◆ **Exercise prompt**: Make an exact copy of the lines below.

◆ **Supplied material**:
^^^^

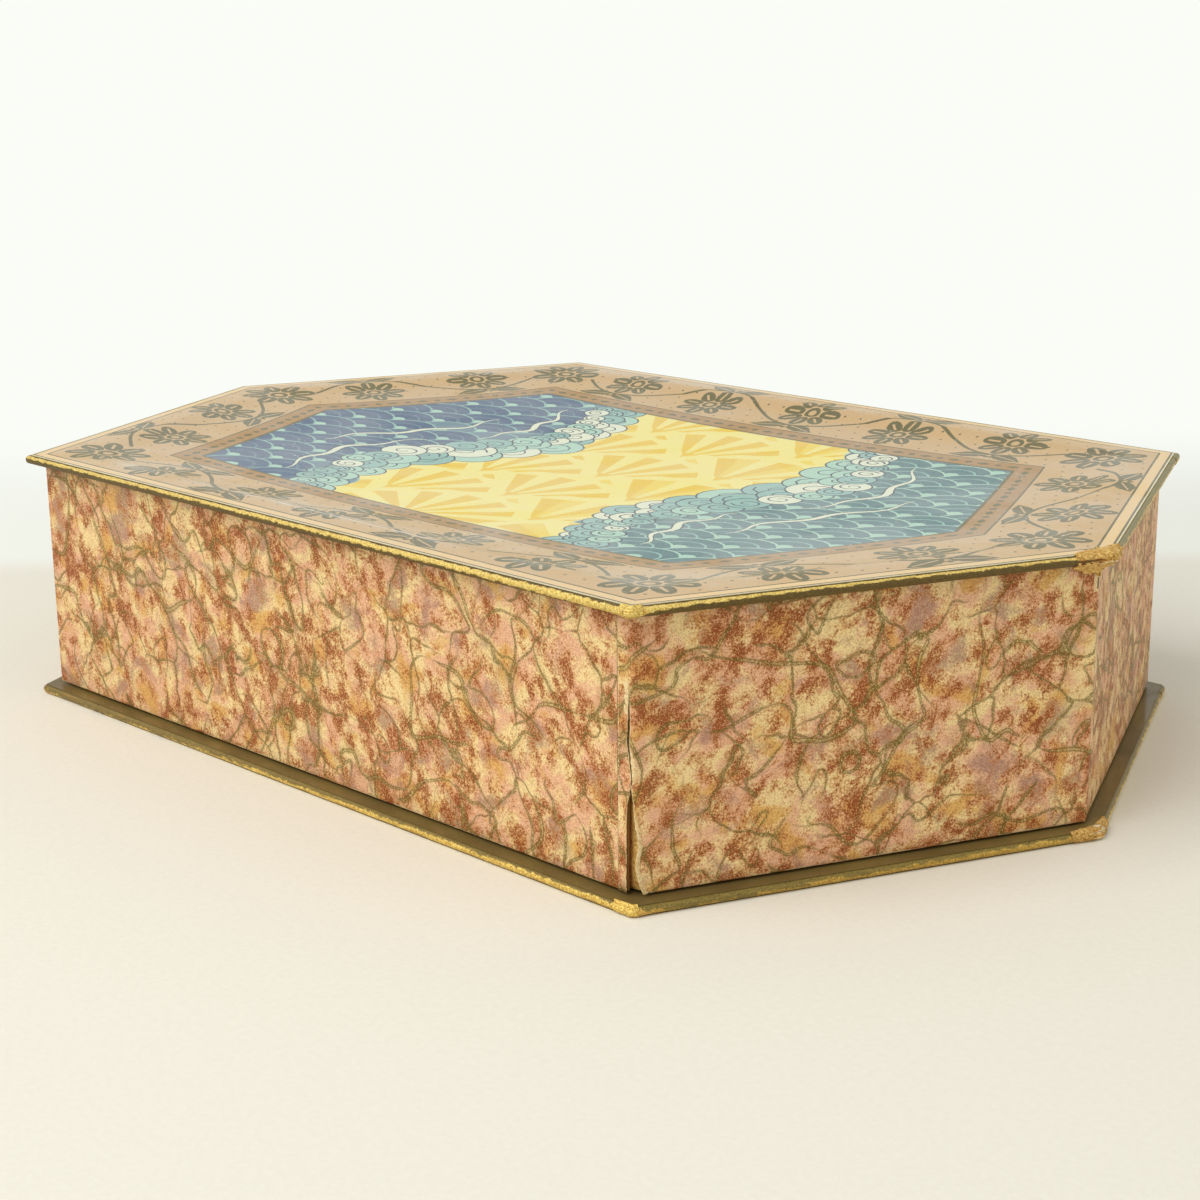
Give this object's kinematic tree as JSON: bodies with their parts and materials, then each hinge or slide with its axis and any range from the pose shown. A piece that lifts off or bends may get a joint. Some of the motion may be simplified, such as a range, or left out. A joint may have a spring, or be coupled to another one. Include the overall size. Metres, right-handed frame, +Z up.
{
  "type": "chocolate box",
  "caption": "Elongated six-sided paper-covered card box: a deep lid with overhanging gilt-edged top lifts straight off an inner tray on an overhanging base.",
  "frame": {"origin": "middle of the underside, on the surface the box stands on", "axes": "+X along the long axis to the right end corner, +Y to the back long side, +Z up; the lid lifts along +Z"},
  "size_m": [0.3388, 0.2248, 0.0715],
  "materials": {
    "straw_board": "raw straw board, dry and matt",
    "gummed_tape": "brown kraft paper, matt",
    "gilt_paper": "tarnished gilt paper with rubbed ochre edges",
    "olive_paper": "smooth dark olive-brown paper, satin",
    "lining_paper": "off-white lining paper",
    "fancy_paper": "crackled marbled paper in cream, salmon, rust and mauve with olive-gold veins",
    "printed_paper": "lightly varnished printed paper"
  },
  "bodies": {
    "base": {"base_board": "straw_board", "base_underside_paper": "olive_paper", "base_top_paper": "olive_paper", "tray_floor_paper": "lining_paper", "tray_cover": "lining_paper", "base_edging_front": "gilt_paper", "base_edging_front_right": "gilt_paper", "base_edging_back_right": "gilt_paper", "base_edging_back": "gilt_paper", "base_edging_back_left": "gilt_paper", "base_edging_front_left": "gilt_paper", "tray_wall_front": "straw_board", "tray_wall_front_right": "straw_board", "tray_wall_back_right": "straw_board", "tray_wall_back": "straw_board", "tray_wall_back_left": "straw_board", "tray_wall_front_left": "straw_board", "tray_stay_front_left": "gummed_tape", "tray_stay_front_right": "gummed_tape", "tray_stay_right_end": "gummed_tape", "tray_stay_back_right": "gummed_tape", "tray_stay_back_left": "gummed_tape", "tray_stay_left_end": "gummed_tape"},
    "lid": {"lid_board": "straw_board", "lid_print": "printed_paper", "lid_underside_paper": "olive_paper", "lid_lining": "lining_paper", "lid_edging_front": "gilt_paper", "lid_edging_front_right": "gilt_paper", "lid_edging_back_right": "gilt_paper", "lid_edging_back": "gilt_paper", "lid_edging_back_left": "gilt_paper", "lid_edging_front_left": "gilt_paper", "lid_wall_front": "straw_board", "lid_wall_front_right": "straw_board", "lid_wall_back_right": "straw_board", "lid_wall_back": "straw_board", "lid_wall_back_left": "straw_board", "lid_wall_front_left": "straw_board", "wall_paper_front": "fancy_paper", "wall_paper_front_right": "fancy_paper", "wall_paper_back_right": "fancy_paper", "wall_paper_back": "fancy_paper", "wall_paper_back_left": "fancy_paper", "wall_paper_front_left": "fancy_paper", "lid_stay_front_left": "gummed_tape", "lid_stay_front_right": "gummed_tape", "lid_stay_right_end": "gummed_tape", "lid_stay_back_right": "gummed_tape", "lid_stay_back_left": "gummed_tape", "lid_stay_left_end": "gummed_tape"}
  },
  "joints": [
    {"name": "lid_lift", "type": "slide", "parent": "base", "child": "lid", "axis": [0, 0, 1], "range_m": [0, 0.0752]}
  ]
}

^^^^

◆ **Answer to the exercise**:
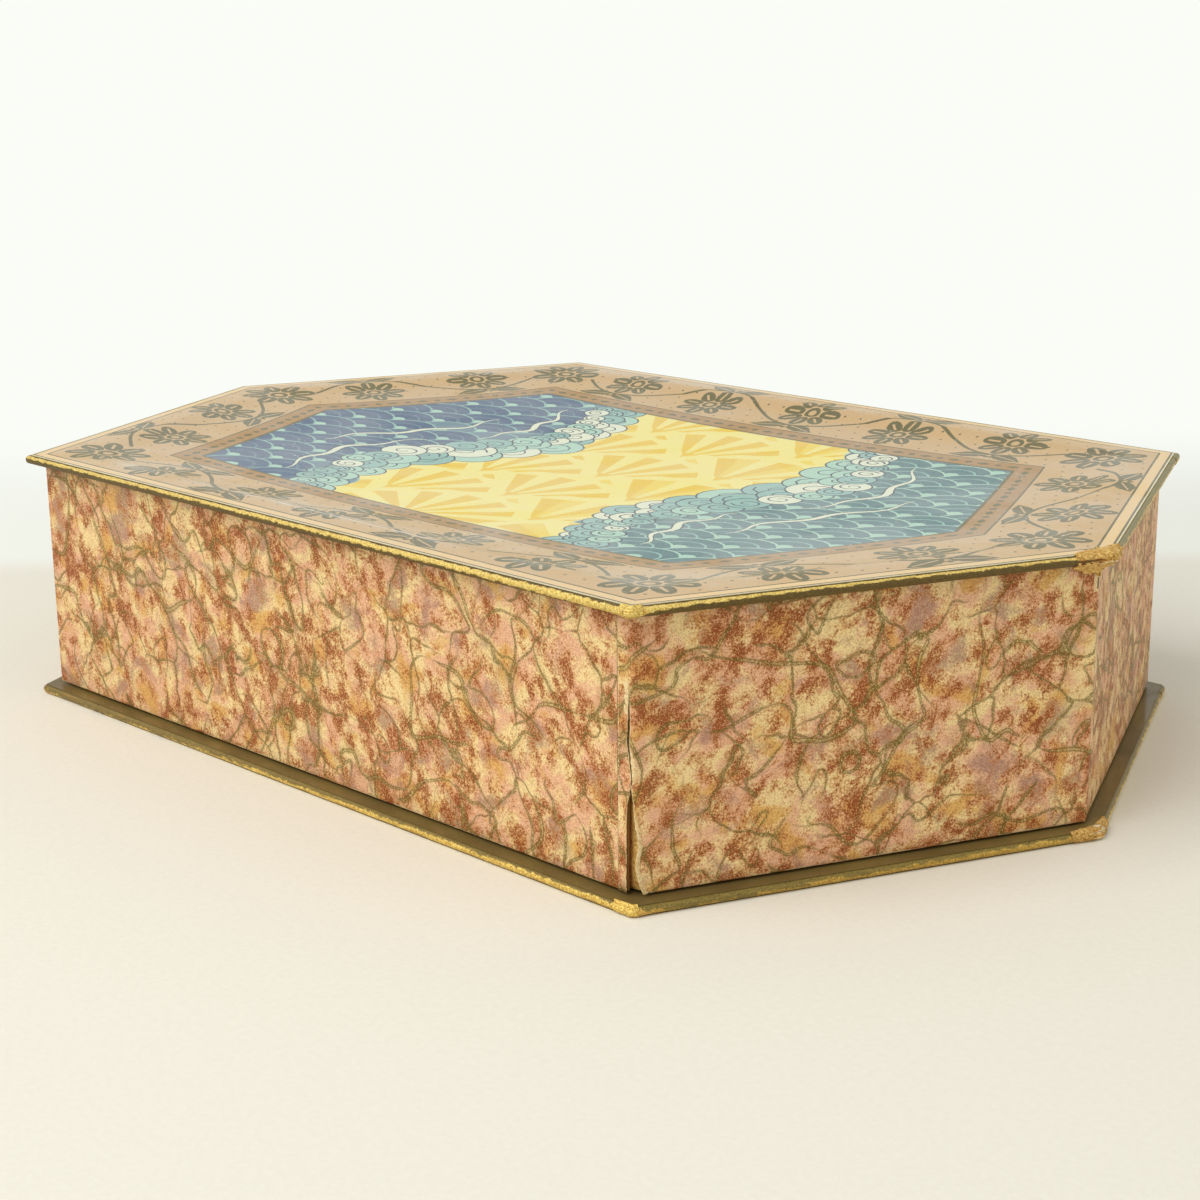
Give this object's kinematic tree as JSON: bodies with their parts and materials, then each hinge or slide with its axis and any range from the pose shown. A piece that lifts off or bends may get a joint. Some of the motion may be simplified, such as a range, or left out. A joint may have a spring, or be coupled to another one. Include the overall size. Metres, right-handed frame, +Z up.
{
  "type": "chocolate box",
  "caption": "Elongated six-sided paper-covered card box: a deep lid with overhanging gilt-edged top lifts straight off an inner tray on an overhanging base.",
  "frame": {"origin": "middle of the underside, on the surface the box stands on", "axes": "+X along the long axis to the right end corner, +Y to the back long side, +Z up; the lid lifts along +Z"},
  "size_m": [0.3388, 0.2248, 0.0715],
  "materials": {
    "straw_board": "raw straw board, dry and matt",
    "gummed_tape": "brown kraft paper, matt",
    "gilt_paper": "tarnished gilt paper with rubbed ochre edges",
    "olive_paper": "smooth dark olive-brown paper, satin",
    "lining_paper": "off-white lining paper",
    "fancy_paper": "crackled marbled paper in cream, salmon, rust and mauve with olive-gold veins",
    "printed_paper": "lightly varnished printed paper"
  },
  "bodies": {
    "base": {"base_board": "straw_board", "base_underside_paper": "olive_paper", "base_top_paper": "olive_paper", "tray_floor_paper": "lining_paper", "tray_cover": "lining_paper", "base_edging_front": "gilt_paper", "base_edging_front_right": "gilt_paper", "base_edging_back_right": "gilt_paper", "base_edging_back": "gilt_paper", "base_edging_back_left": "gilt_paper", "base_edging_front_left": "gilt_paper", "tray_wall_front": "straw_board", "tray_wall_front_right": "straw_board", "tray_wall_back_right": "straw_board", "tray_wall_back": "straw_board", "tray_wall_back_left": "straw_board", "tray_wall_front_left": "straw_board", "tray_stay_front_left": "gummed_tape", "tray_stay_front_right": "gummed_tape", "tray_stay_right_end": "gummed_tape", "tray_stay_back_right": "gummed_tape", "tray_stay_back_left": "gummed_tape", "tray_stay_left_end": "gummed_tape"},
    "lid": {"lid_board": "straw_board", "lid_print": "printed_paper", "lid_underside_paper": "olive_paper", "lid_lining": "lining_paper", "lid_edging_front": "gilt_paper", "lid_edging_front_right": "gilt_paper", "lid_edging_back_right": "gilt_paper", "lid_edging_back": "gilt_paper", "lid_edging_back_left": "gilt_paper", "lid_edging_front_left": "gilt_paper", "lid_wall_front": "straw_board", "lid_wall_front_right": "straw_board", "lid_wall_back_right": "straw_board", "lid_wall_back": "straw_board", "lid_wall_back_left": "straw_board", "lid_wall_front_left": "straw_board", "wall_paper_front": "fancy_paper", "wall_paper_front_right": "fancy_paper", "wall_paper_back_right": "fancy_paper", "wall_paper_back": "fancy_paper", "wall_paper_back_left": "fancy_paper", "wall_paper_front_left": "fancy_paper", "lid_stay_front_left": "gummed_tape", "lid_stay_front_right": "gummed_tape", "lid_stay_right_end": "gummed_tape", "lid_stay_back_right": "gummed_tape", "lid_stay_back_left": "gummed_tape", "lid_stay_left_end": "gummed_tape"}
  },
  "joints": [
    {"name": "lid_lift", "type": "slide", "parent": "base", "child": "lid", "axis": [0, 0, 1], "range_m": [0, 0.0752]}
  ]
}